Lieutenant-Colonel Malcom Frost, commander of US forces in Tal Afar, said: "We're still doing rubble removal so there could still be bodies buried."
In other news, the Iraqi government has endorsed plans to relocate thousands of Arabs who were moved to oil-rich Kirkuk as part of campaign by Saddam Hussein to displace ethnic Kurds, a cabinet minister said on Saturday.
Hashim al-Shebli, the Iraqi justice minister, said the cabinet agreed on Thursday to a study group's recommendation that Arabs who had moved to Kirkuk from other parts of Iraq after July 14, 1968, should be returned to their original towns and paid for their trouble.
Tens of thousands of Kurds and non-Arabs fled Kirkuk in the 1980s and 1990s when Saddam's government implemented its "Arabisation" policy. Kurds and non-Arabs were replaced with pro-government Arabs from the mainly Shia impoverished south.
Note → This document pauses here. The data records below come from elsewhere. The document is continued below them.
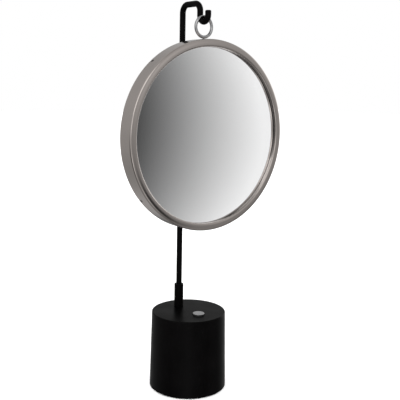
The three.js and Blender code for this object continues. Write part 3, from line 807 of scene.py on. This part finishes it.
# the studio as metal and paint see it: a soft pale room, a little darker towards the floor
room = ramp_w(wm("ADD", wm("MULTIPLY", DZ, 0.5), 0.5), [(0.0, 0.28), (0.18, 0.33), (0.37, 0.32), (0.47, 0.36), (0.53, 0.42), (0.67, 0.47), (0.80, 0.49), (1.0, 0.55)])
dark = wm("MULTIPLY", lobe(23, -21, 9.0), 0.42)
for az_, el_, w_, d_ in ((-97, -22, 15, 0.30), (72, -30, 14, 0.28), (5, 78, 13, 0.30), (-75, 62, 10, 0.25), (112, 50, 12, 0.28), (176, 30, 18, 0.065), (112, -58, 14, 0.35), (-84, -40, 13, 0.26), (15, -54, 12, 0.2), (149, -26, 7.5, 0.22)):
    dark = wm("ADD", dark, wm("MULTIPLY", lobe(az_, el_, w_), d_))
side = wm("MULTIPLY", lobe(103, 8, 15), 1.65)
for az_, el_, w_, d_ in ((78, 8, 13, 0.85), (84, -14, 10, 0.12), (125, -5, 11, 0.8), (118, -22, 12, 0.18), (175, -34, 13, 0.12), (-150, -10, 13, 0.07)):
    side = wm("ADD", side, wm("MULTIPLY", lobe(az_, el_, w_), d_))
front = wm("MULTIPLY", lobe(-12, 32, 8), 0.7)
for az_, el_, w_, d_ in ((-38, 6, 8, 0.9), (-36, -22, 9, 0.9), (-50, 5, 30, 0.22), (26, 10, 11, 0.20), (-10, -42, 9, 0.5)):
    front = wm("ADD", front, wm("MULTIPLY", lobe(az_, el_, w_), d_))
room = wm("MAXIMUM", wm("SUBTRACT", wm("ADD", wm("ADD", room, side), front), dark), 0.03)

# the studio as the looking glass sees it: dark to its left, white to its right
azd = wm("DIVIDE", wm("SUBTRACT", wm("MULTIPLY", wm("ARCTAN2", DX, wm("MULTIPLY", DY, -1.0)), 180 / math.pi), 38.0), 6.0)
U = wm("MINIMUM", wm("MAXIMUM", azd, -1.3), 1.25)
V = wm("MINIMUM", wm("MAXIMUM", wm("DIVIDE", wm("ADD", wm("MULTIPLY", wm("ARCSINE", DZ), 180 / math.pi), 3.0), 7.0), -1.6), 1.4)
tone = wm("ADD", 0.68, wm("MULTIPLY", U, 0.357))
tone = wm("ADD", tone, wm("MULTIPLY", V, 0.0077))
tone = wm("ADD", tone, wm("MULTIPLY", wm("MULTIPLY", U, U), -0.048))
tone = wm("ADD", tone, wm("MULTIPLY", wm("MULTIPLY", V, V), 0.115))
tone = wm("ADD", tone, wm("MULTIPLY", wm("MULTIPLY", U, V), 0.034))
tone = wm("MINIMUM", wm("MAXIMUM", tone, 0.3), 0.935)
far_left = ramp_w(wm("ADD", wm("MULTIPLY", DZ, 0.5), 0.5), [(0.0, 0.44), (0.25, 0.36), (0.47, 0.34), (0.56, 0.46), (0.66, 0.78), (1.0, 0.78)])
turn = wm("MULTIPLY", wm("SUBTRACT", -1.5, azd), 0.35, True)
tone = wm("ADD", wm("MULTIPLY", tone, wm("SUBTRACT", 1.0, turn)), wm("MULTIPLY", far_left, turn))
seen = wm("DIVIDE", wm("SUBTRACT", wm("POWER", tone, 2.25), 0.016), 0.84)


def background(strength, color):
    n = wt.nodes.new("ShaderNodeBackground")
    n.inputs["Color"].default_value = (*color, 1)
    if isinstance(strength, (int, float)):
        n.inputs["Strength"].default_value = strength
    else:
        wt.links.new(strength, n.inputs["Strength"])
    return n.outputs[0]


def choose(fac, a, b):
    n = wt.nodes.new("ShaderNodeMixShader")
    wt.links.new(fac, n.inputs[0])
    wt.links.new(a, n.inputs[1])
    wt.links.new(b, n.inputs[2])
    return n.outputs[0]


FLOOR_LIGHT = 1.9
o1 = choose(lpw.outputs["Is Diffuse Ray"], background(room, (1.0, 1.0, 1.0)), background(FLOOR_LIGHT, (1, 1, 1)))
o2 = choose(lpw.outputs["Is Transmission Ray"], o1, background(seen, (1, 1, 1)))
o3 = choose(lpw.outputs["Is Camera Ray"], o2, background(1.0, (1, 1, 1)))
wt.links.new(o3, wo.inputs[0])


def area(name, loc, target, size, power, glossy=True, color=(1, 1, 1)):
    l = bpy.data.lights.new(name, "AREA")
    l.shape = "RECTANGLE"
    l.size, l.size_y = size
    l.energy = power
    l.color = color
    o = bpy.data.objects.new(name, l)
    o.location = loc
    o.rotation_mode = "QUATERNION"
    o.rotation_quaternion = (Vector(target) - Vector(loc)).to_track_quat("-Z", "Y")
    o.visible_camera = False
    o.visible_glossy = glossy
    bpy.context.scene.collection.objects.link(o)
    return o


area("key", (-0.95, -0.95, 1.35), (0, 0, 0.35), (1.2, 1.2), 2.6, glossy=True)

# ---------------------------------------------------------------------- camera
AZ, DIST, HGT = math.radians(36.968), 0.948, 0.427
PAN, PITCH, ROLL, F_PX = math.radians(0.799), math.radians(9.564), math.radians(1.104), 697.672
cam_data = bpy.data.cameras.new("camera")
cam = bpy.data.objects.new("camera", cam_data)
bpy.context.scene.collection.objects.link(cam)
bpy.context.scene.camera = cam
th = AZ + PAN
fwd = Vector((math.sin(th) * math.cos(PITCH), math.cos(th) * math.cos(PITCH), -math.sin(PITCH)))
right = Vector((math.cos(th), -math.sin(th), 0))
upv = right.cross(fwd)
r2 = right * math.cos(ROLL) + upv * math.sin(ROLL)
u2 = upv * math.cos(ROLL) - right * math.sin(ROLL)
rot = Matrix((r2, u2, -fwd)).transposed()
cam.matrix_world = Matrix.Translation((-math.sin(AZ) * DIST, -math.cos(AZ) * DIST, HGT)) @ rot.to_4x4()
cam_data.sensor_width = 36.0
cam_data.sensor_fit = "HORIZONTAL"
cam_data.lens = F_PX / 400.0 * 36.0
cam_data.clip_start, cam_data.clip_end = 0.01, 50

bpy.context.scene.view_settings.view_transform = "Standard"
bpy.context.scene.view_settings.look = "None"
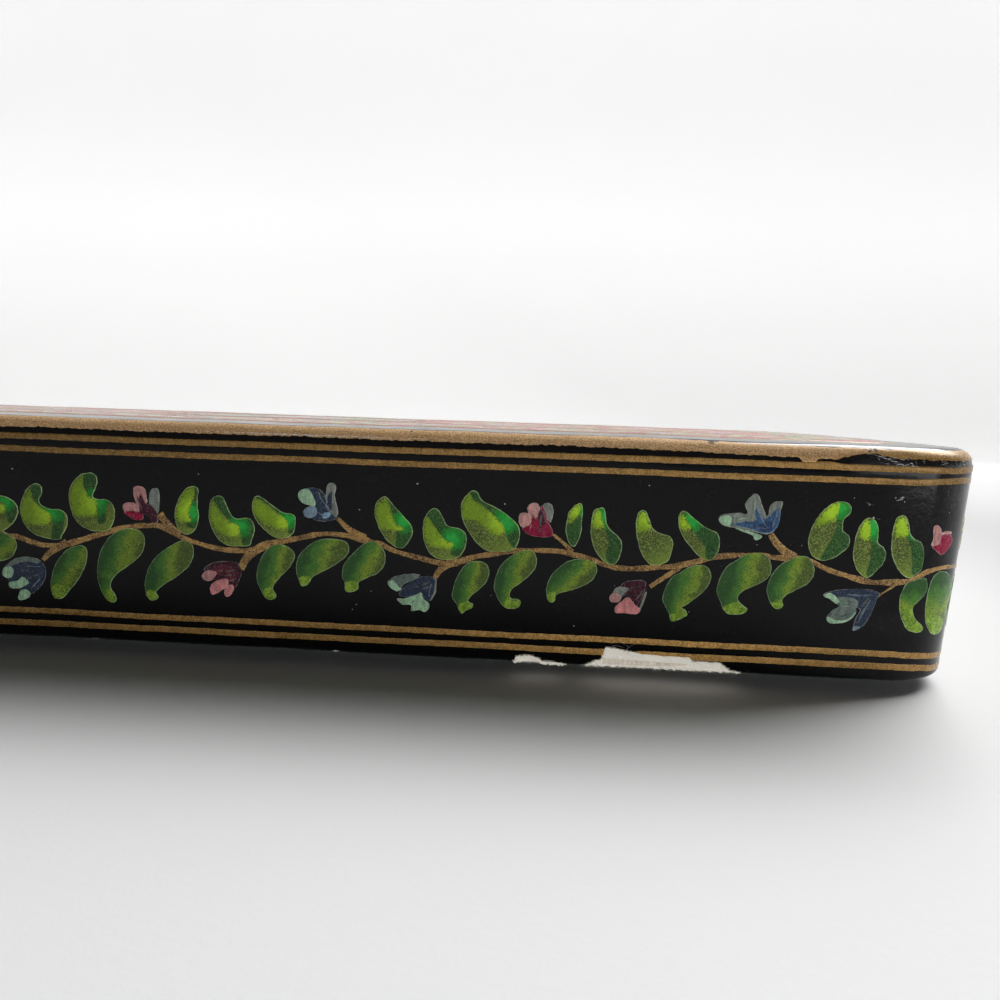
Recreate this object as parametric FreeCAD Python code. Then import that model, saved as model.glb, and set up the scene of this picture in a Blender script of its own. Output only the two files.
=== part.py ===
import FreeCAD, Part
import os
import math

os.makedirs("parts", exist_ok=True)

# Shallow oblong papier-mache box, black lacquered, with a deep lift-off lid.
# The lid is a full-depth cover: its skirt hides the tray, stops short of the
# table, and leaves a finger gap under its rim.
# Frame: millimetres, +Z up, origin at the middle of the face it stands on,
# +X along the length, -Y the front wall.

# ---- driving dimensions ------------------------------------------------------
LENGTH = 200.0            # outside length at the lid's top edge
WIDTH = 78.0              # outside width at the lid's top edge
CORNER_R = 13.0           # plan radius of the lid's corners at the top edge
RIM_Z = 2.0               # lid rim above the table
SKIRT_H = 29.7            # rim to top edge of the lid
TAPER_DEG = 3.2           # the lid's outer wall leans in towards its rim
DOME_RISE = 0.4           # crown of the lid's top above its edge
DOME_SHOULDER = 22.0      # width of the zone where the crown falls to the edge
TOP_EDGE_R = 2.4          # rounding between the lid's top and its wall
RIM_EDGE_R = 0.45          # rounding of the rim's outer arris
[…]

Al-Shebli, who had overseen the committee on Kirkuk's status, said relocation would be voluntary. Those who choose to leave will be paid 20 million Iraqi dinars ($15,000) and given land in their former hometowns.
He said: "There will be no coercion and the decision will not be implemented by force."
Ali Baban, the planning minister, said the cabinet decision in favour of the relocation recommendations was adopted over the opposition of Sunni Arab members of the Shia-led government.
"We demanded that the question of Kirkuk be resolved through dialogue between the political blocs and not through the committee," he said earlier this week.
"They say the repatriation is voluntary, but we have our doubts."
Al-Shebli, a Sunni Arab, also confirmed he had offered his resignation on the same day that the cabinet signed off on the plan.
He cited differences with the government and his own political group, the secular Iraqi List, which joined Sunni Arab politicians on Saturday in opposing the Kirkuk decision.
He said he would continue in office until the cabinet approved his resignation.
"I have differences with the government on one side and with the parliamentary bloc on another."
The Iraqi List is led by Iyad Allawi, the former prime minister, a secular Shia.
The group holds 25 seats in the 275-seat parliament.
Figures complied by The Associated Press have shown that the US military death toll in March, the first full month of the security crackdown, was nearly twice that of the Iraqi army.
|US military deaths are double that of Iraq's |
despite the Iraqi army's leading role [AFP]
American and Iraqi officials say the Iraqi army has been taking more of a leading role than the US in the latest attempt to curb violence in many cities in Iraq.
The AP count of US military deaths for the month was 81, including a soldier who died from non-combat causes on Saturday.
Figures compiled from officials in the Iraqi ministries of defence, health and the interior showed the Iraqi military toll was 44.
Iraqi figures showed that 165 Iraqi police were killed in March. Many of the police serve in paramilitary units.
According to the AP count 3,246 US service members have died in Iraq since the war began in March 2003.